Mais, par un triste hasard, ce changement de sens qui rend vraies les dernières propositions de M. Jouffroy rend les premières fausses ; or, les dernières dépendent des premières ; de sorte que tout croule, et qu’il n’y a plus rien debout.

En effet, reprenez ces premières propositions : « Tout être a une fin. Cela signifie maintenant : En créant un être, Dieu a eu quelque but en vue. » — Je n’en sais rien[1], ni vous non plus. Nous ne sommes point ses confidents. Il faut une témérité de théologien pour lui prêter des habitudes d’architecte, et surtout pour tirer de ces habitudes une morale. Vous n’avez point cette témérité ; vous déclarez expressément[2] que la morale ne dépend pas de la théodicée ; qu’on conçoit le bien sans concevoir Dieu ; que le « principe de finalité » est un axiome primitif, et non une conclusion théologique.
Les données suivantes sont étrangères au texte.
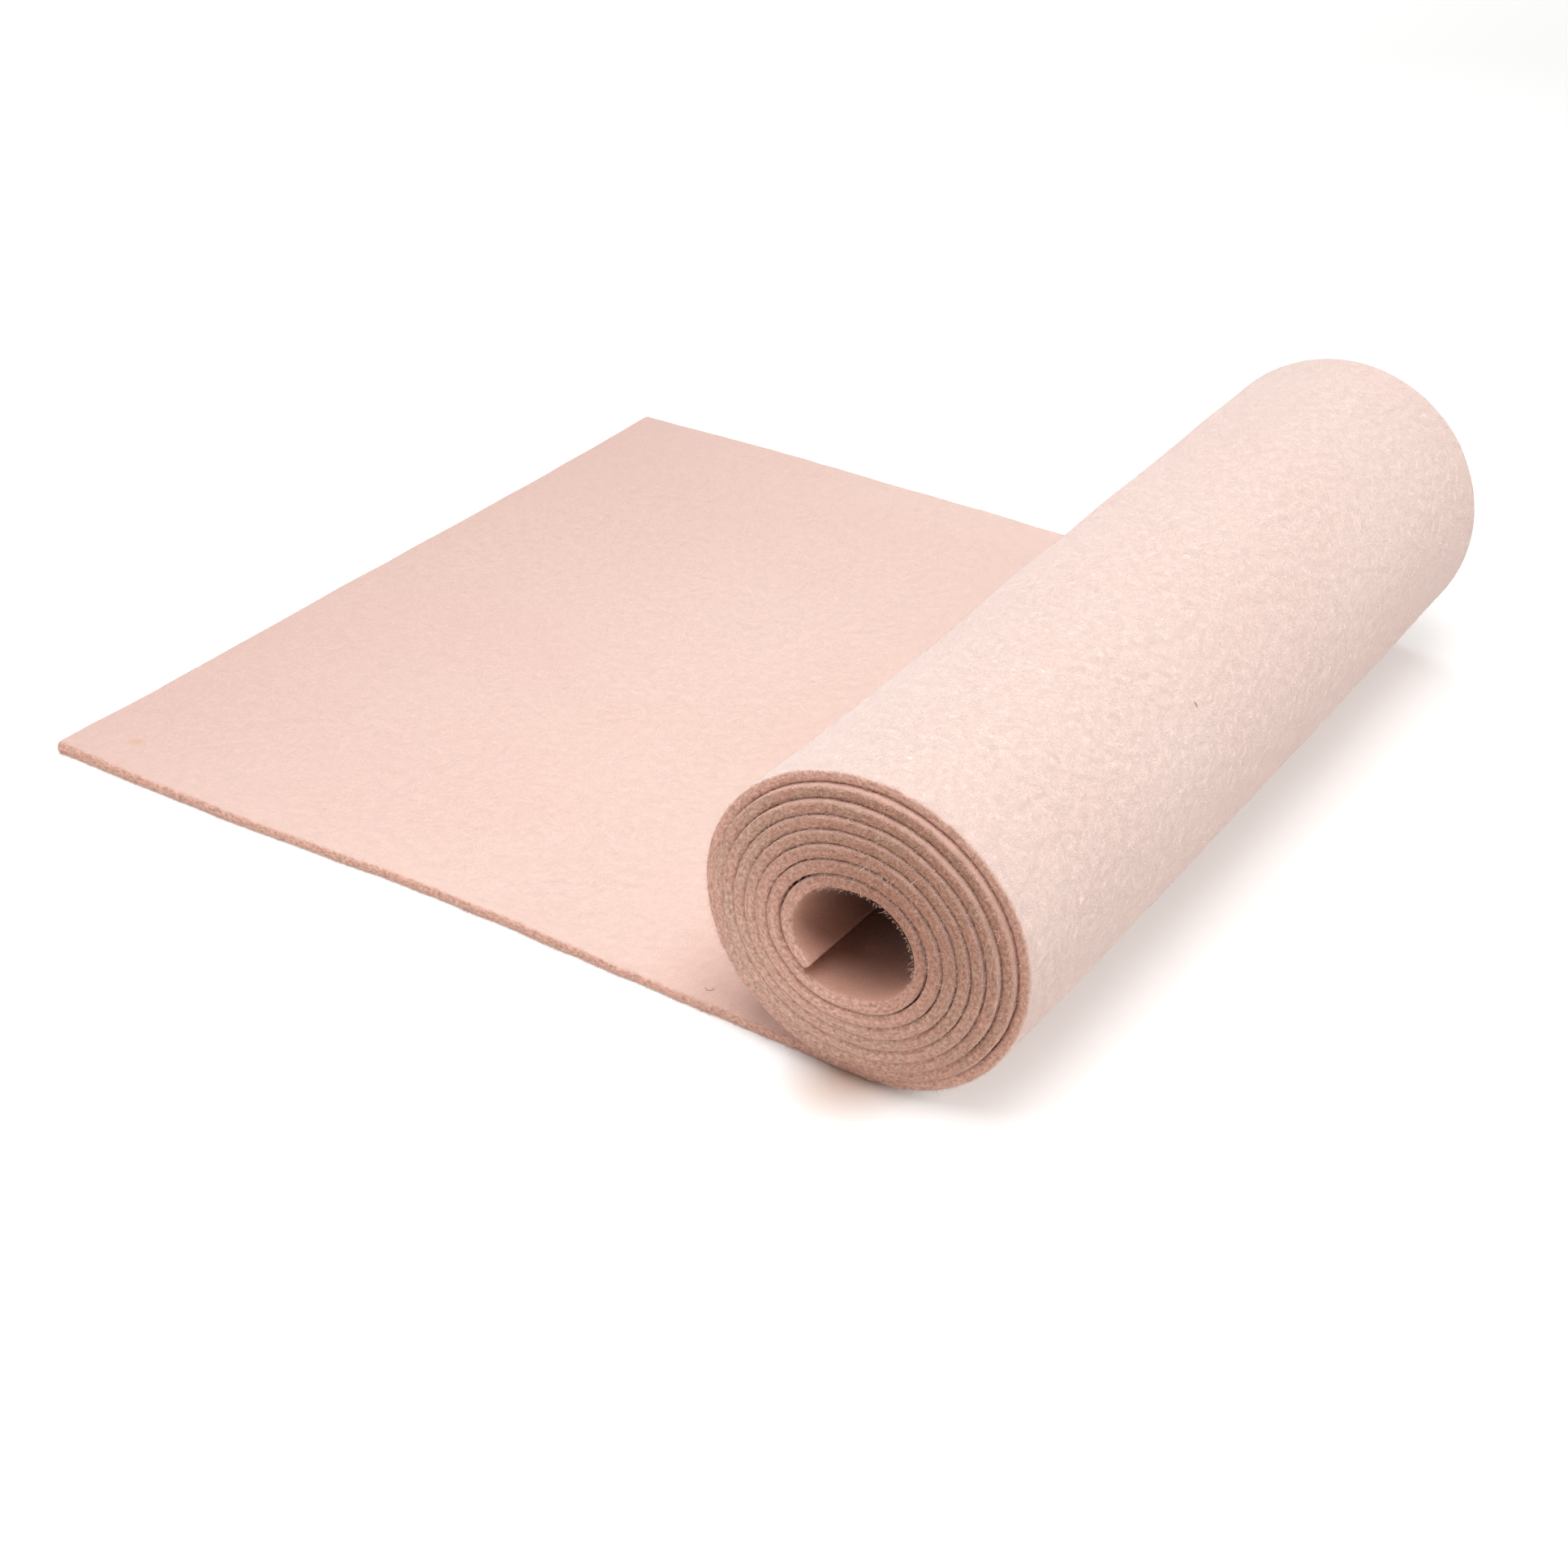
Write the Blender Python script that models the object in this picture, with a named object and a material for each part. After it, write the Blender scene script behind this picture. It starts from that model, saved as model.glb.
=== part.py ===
"""A roll of thick craft felt, with its free end drawn out flat.

The cloth is one rectangular sheet. Its free end lies flat on the ground and the rest is wound on
itself in almost eight turns, so the felt is one solid. The tables give millimetres and the model
is in metres. +Z is up, +Y runs along the roll, and +X points from the free end to the roll.
"""

import math

import bmesh
import bpy
import numpy as np

MM = 0.001

# Driving dimensions, in millimetres
SHEET_WIDTH = 300.0
SHEET_THICKNESS = 3.0
TAIL_LENGTH = 273.0
TURN_COUNT = 7.875

# Outer radius of the first turn at the near end face: at its foot, right, top and left
FIRST_TURN = (43.6, 45.4, 42.4, 44.7)

# One row for each turn from the outside in: the air between it and the next turn at its foot,
# right, top and left, and how far its near edge stands out towards -Y. The last row carries the
# curve on past the cloth's inner end.
TURNS = (
    (0.4, 0.4, 0.3, 0.5, 2.2),
    (0.4, 0.3, 0.4, 0.8, 4.3),
    (0.5, 0.4, 0.4, 0.6, 6.2),
    (0.6, 0.4, 0.4, 0.6, 7.4),
    (0.5, 0.4, 0.4, 0.4, 8.0),
    (0.3, 0.8, 1.1, 0.5, 8.8),
    (0.7, 1.2, 1.0, 1.3, 9.3),
    (1.8, 1.2, 1.0, 1.3, 9.2),
)

# The roll from its near end to its far end, where it sags less: share of the width, growth of
# the outer radius, rounding of the oval section, and shift of the roll's centre along X
ROLL_SECTIONS = (
    (0.00, 0.0, 0.0, 0.0),
    (0.25, 0.0, 0.4, 0.0),
    (0.50, 0.6, 0.7, -1.4),
    (0.75, 0.9, 1.2, -2.4),
    (1.00, 0.9, 1.3, -4.1),
)

# The tail's long edges, which aren't quite straight: share of its length from the free end, and
# how far the near edge and the far edge stray along Y
TAIL_EDGES = (
    (0.00, -0.5, -2.0),
    (0.25, -0.8, 0.3),
    (0.50, 1.3, -0.2),
    (0.75, -0.5, -1.2),
    (1.00, -2.2, -2.2),
)

# The free end: share of the width, and how far the edge strays along X
FREE_END = ((0.00, -0.6), (0.25, -0.4), (0.50, -0.1), (0.75, 0.9), (1.00, 0.2))

# Fineness of the mesh
TAIL_STEPS = 8
STEPS_PER_TURN = 28
SHARP_ANGLE = math.radians(40)

# Half the foot's flat facet, in turns
FOOT_TURN = 0.5 / STEPS_PER_TURN

FELT_COLOUR = (0.87, 0.64, 0.57, 1.0)
FELT_ROUGHNESS = 0.95


def smooth_curve(knots, values, at):
    """Values of a smooth curve through the knots: each knot's slope comes from its neighbours."""
    knots = np.asarray(knots, dtype=float)
    values = np.asarray(values, dtype=float)
    slopes = np.gradient(values, knots)
    span = np.clip(np.searchsorted(knots, at, side="right") - 1, 0, len(knots) - 2)
    width = knots[span + 1] - knots[span]
    t = (at - knots[span]) / width
    start = values[span] * (1 + 2 * t) * (1 - t) ** 2 + slopes[span] * width * t * (1 - t) ** 2
    end = values[span + 1] * t**2 * (3 - 2 * t) + slopes[span + 1] * width * t**2 * (t - 1)
    return start + end


def quarter_turn_radii():
    """Outer radius at each quarter turn, each turn lying inside the one before it."""
    radii = list(FIRST_TURN)
    for *air, _ in TURNS:
        radii += [radius - SHEET_THICKNESS - gap for radius, gap in zip(radii[-4:], air)]
    return radii


def roll_section(share):
    """Growth, rounding and centre shift of the roll at a share of its width."""
    table = np.array(ROLL_SECTIONS)
    return [smooth_curve(table[:, 0], table[:, column], share) for column in (1, 2, 3)]


def outer_radius(turn, share):
    """Distance of the wound cloth's outer face from the roll's centre, after a number of turns."""
    growth, rounding, _ = roll_section(share)
    radii = quarter_turn_radii()
    near_radius = smooth_curve(np.arange(len(radii)) / 4, radii, turn)
    return near_radius + growth * (1 - turn / TURN_COUNT) + rounding * np.cos(4 * math.pi * turn)


def wound_point(turn, share, depth):
    """Point of the wound cloth, depth under its outer face, after a number of turns."""
    angle = 2 * math.pi * turn
    radius = outer_radius(turn, share) - depth
    # The first turn's foot is a flat facet that lies on the ground
    centre_z = outer_radius(FOOT_TURN, share) * math.cos(2 * math.pi * FOOT_TURN)
    stand_out = smooth_curve(np.arange(len(TURNS)), [row[-1] for row in TURNS], turn)
    x = roll_section(share)[2] + radius * np.sin(angle)
    y = share * SHEET_WIDTH - stand_out
    z = centre_z - radius * np.cos(angle)
    return np.stack([x, y, z], axis=-1)


def tail_point(along, share, depth):
    """Point of the flat cloth, depth over its underside, at a share of the tail's length."""
    edges = np.array(TAIL_EDGES)
    near_y = smooth_curve(edges[:, 0], edges[:, 1], along)
    far_y = SHEET_WIDTH + smooth_curve(edges[:, 0], edges[:, 2], along)
    end = np.array(FREE_END)
    end_x = smooth_curve(end[:, 0], end[:, 1], share) - TAIL_LENGTH
    lift_off_x = roll_section(share)[2]
    x = end_x + (lift_off_x - end_x) * along
    y = near_y + (far_y - near_y) * share
    z = depth + 0 * x
    return np.stack([x, y, z], axis=-1)


def cloth_face(depth):
    """Grid of points of one face of the cloth: rows along it and columns across it."""
    shares = np.array([row[0] for row in ROLL_SECTIONS])
    along = np.linspace(0, 1, TAIL_STEPS + 1)
    wound_rows = int(TURN_COUNT * STEPS_PER_TURN + 0.5)
    turns = FOOT_TURN + np.arange(wound_rows) / STEPS_PER_TURN
    tail = tail_point(along[:, None], shares[None, :], depth)
    wound = wound_point(turns[:, None], shares[None, :], depth)
    return np.concatenate([tail, wound]) * MM


def bottom_centre(points):
    """Middle of the box round the points, at the height of its bottom."""
    low = points.min(axis=0)
    high = points.max(axis=0)
    return np.array([(low[0] + high[0]) / 2, (low[1] + high[1]) / 2, low[2]])


def cloth_mesh(name):
    """Closed mesh of the sheet, with its bottom centre at the origin."""
    outer = cloth_face(0.0)
    inner = cloth_face(SHEET_THICKNESS)
    origin = bottom_centre(np.concatenate([outer, inner]).reshape(-1, 3))
    rows, columns = outer.shape[:2]

    shape = bmesh.new()
    outer_verts = [[shape.verts.new(point - origin) for point in row] for row in outer]
    inner_verts = [[shape.verts.new(point - origin) for point in row] for row in inner]
    for i in range(rows - 1):
        for j in range(columns - 1):
            for grid in (outer_verts, inner_verts):
                shape.faces.new((grid[i][j], grid[i + 1][j], grid[i + 1][j + 1], grid[i][j + 1]))
        for j in (0, columns - 1):
            shape.faces.new(
                (outer_verts[i][j], outer_verts[i + 1][j], inner_verts[i + 1][j], inner_verts[i][j])
            )
    for i in (0, rows - 1):
        for j in range(columns - 1):
            shape.faces.new(
                (outer_verts[i][j], outer_verts[i][j + 1], inner_verts[i][j + 1], inner_verts[i][j])
            )
    bmesh.ops.recalc_face_normals(shape, faces=shape.faces)

    mesh = bpy.data.meshes.new(name)
    shape.to_mesh(mesh)
    shape.free()
    mesh.shade_smooth()
    mesh.set_sharp_from_angle(angle=SHARP_ANGLE)
    return mesh


def felt_material():
    """Matt wool felt in pale blush pink."""
    material = bpy.data.materials.new("felt")
    material.use_nodes = True
    shader = material.node_tree.nodes["Principled BSDF"]
    shader.inputs["Base Color"].default_value = FELT_COLOUR
    shader.inputs["Roughness"].default_value = FELT_ROUGHNESS
    shader.inputs["Metallic"].default_value = 0.0
    return material


def build_felt_roll():
    """The whole cloth, tail and roll, as one object."""
    mesh = cloth_mesh("felt_roll")
    mesh.materials.append(felt_material())
    bpy.context.scene.collection.objects.link(bpy.data.objects.new("felt_roll", mesh))


def main():
    for old in list(bpy.data.objects):
        bpy.data.objects.remove(old)
    build_felt_roll()


main()
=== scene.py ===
"""The looks of a roll of thick craft felt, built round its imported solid.

One fine mesh of the whole cloth takes the solid's place: the free end that lies flat, almost eight
turns and the inner end, with rounded cut edges. Loose fibres stand on its edges and faces. The
tables give millimetres, the scene is in metres, and "flat" means the sheet before it was rolled.
"""

import math

import bmesh
import bpy
import numpy as np
from mathutils import Matrix, Vector


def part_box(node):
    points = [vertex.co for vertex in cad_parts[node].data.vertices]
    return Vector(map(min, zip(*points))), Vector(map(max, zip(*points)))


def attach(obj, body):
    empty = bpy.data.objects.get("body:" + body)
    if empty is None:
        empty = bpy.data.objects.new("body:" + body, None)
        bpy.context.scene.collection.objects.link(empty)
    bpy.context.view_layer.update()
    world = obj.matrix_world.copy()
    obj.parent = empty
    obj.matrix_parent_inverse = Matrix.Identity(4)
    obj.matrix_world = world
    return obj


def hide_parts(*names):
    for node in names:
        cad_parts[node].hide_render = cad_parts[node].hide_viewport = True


MM = 0.001
NODE = "felt_roll"

# The cloth, with the solid's own dimensions, in millimetres
SHEET_WIDTH = 300.0
SHEET_THICKNESS = 3.0
SHEET_MIDDLE = SHEET_THICKNESS / 2
TAIL_LENGTH = 273.0
TURN_COUNT = 7.875

# Outer radius of the first turn at the near end face: at its foot, right, top and left
FIRST_TURN = (43.6, 45.4, 42.4, 44.7)

# One row for each turn from the outside in: the air between it and the next turn at its foot,
# right, top and left, and how far its near edge stands out towards -Y. The last row carries the
# curve on past the cloth's inner end.
TURNS = (
    (0.4, 0.4, 0.3, 0.5, 2.2),
    (0.4, 0.3, 0.4, 0.8, 4.3),
    (0.5, 0.4, 0.4, 0.6, 6.2),
    (0.6, 0.4, 0.4, 0.6, 7.4),
    (0.5, 0.4, 0.4, 0.4, 8.0),
    (0.3, 0.8, 1.1, 0.5, 8.8),
    (0.7, 1.2, 1.0, 1.3, 9.3),
    (1.8, 1.2, 1.0, 1.3, 9.2),
)

# The roll from its near end to its far end: share of the width, growth of the outer radius,
# rounding of the oval section, and shift of the roll's centre along X
ROLL_SECTIONS = (
    (0.00, 0.0, 0.0, 0.0),
    (0.25, 0.0, 0.4, 0.0),
    (0.50, 0.6, 0.7, -1.4),
    (0.75, 0.9, 1.2, -2.4),
    (1.00, 0.9, 1.3, -4.1),
)

# The tail's long edges: share of its length from the free end, and how far the near edge and the
# far edge stray along Y
TAIL_EDGES = (
    (0.00, -0.5, -2.0),
    (0.25, -0.8, 0.3),
    (0.50, 1.3, -0.2),
    (0.75, -0.5, -1.2),
    (1.00, -2.2, -2.2),
)

# The free end: share of the width, and how far the edge strays along X
FREE_END = ((0.00, -0.6), (0.25, -0.4), (0.50, -0.1), (0.75, 0.9), (1.00, 0.2))

# Half the flat spot under the roll's foot, in turns, and how softly its ends round off
FOOT_TURN = 0.5 / 28
FOOT_SOFTNESS = 0.0015

# A cut edge in section, from the middle of the cut to the outer face and to the inner face: how
# far in from the edge, how deep under the face, and how much it looks like cut felt
EDGE_PROFILE = (
    (0.00, 1.50, 1.0),
    (0.04, 0.80, 1.0),
    (0.15, 0.38, 0.8),
    (0.36, 0.14, 0.4),
    (0.75, 0.03, 0.15),
    (1.40, 0.00, 0.0),
)
INNER_PROFILE = (
    (0.00, 1.50, 1.0),
    (0.08, 0.90, 1.0),
    (0.26, 0.46, 0.9),
    (0.55, 0.18, 0.5),
    (0.95, 0.04, 0.15),
    (1.60, 0.00, 0.0),
)

# The cut's brown reaches further round the lips of the wound turns, partly the cut's own colour
# and partly painted shade in the seams between turns: powers that lift its look on the inner and
# the outer lips, and the turn from which the inner lips have it
LIP_CUT_AND_SHADE = (0.4, 0.65)
INNER_LIP_START = 0.1

# The second material, without sheen, is on faces that look cut or have painted shade inside the
# roll by more than this share
DULL_FROM = 0.15

# Fineness of the mesh, and of what is worked out along the sheet
ROW_SPACING = 1.55
COLUMN_COUNT = 24
LENGTH_STEPS = 4001
BOX_STEPS = 3000

# Short steps along the sheet and through it, to work out directions
LENGTH_STEP = 0.5
DEPTH_STEP = 0.1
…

Ainsi traduit, non-seulement il est douteux, mais encore vous le rejetez. Or, il faut le traduire ainsi pour qu’il puisse fonder votre morale. Qu’est-ce donc que votre morale va devenir ? « La fin d’un être est son bien. » Cela signifie maintenant : « En créant un être, Dieu se propose

  1. Opinion de Descartes.
  2. Cours de droit naturel, 2e leçon, p. 50.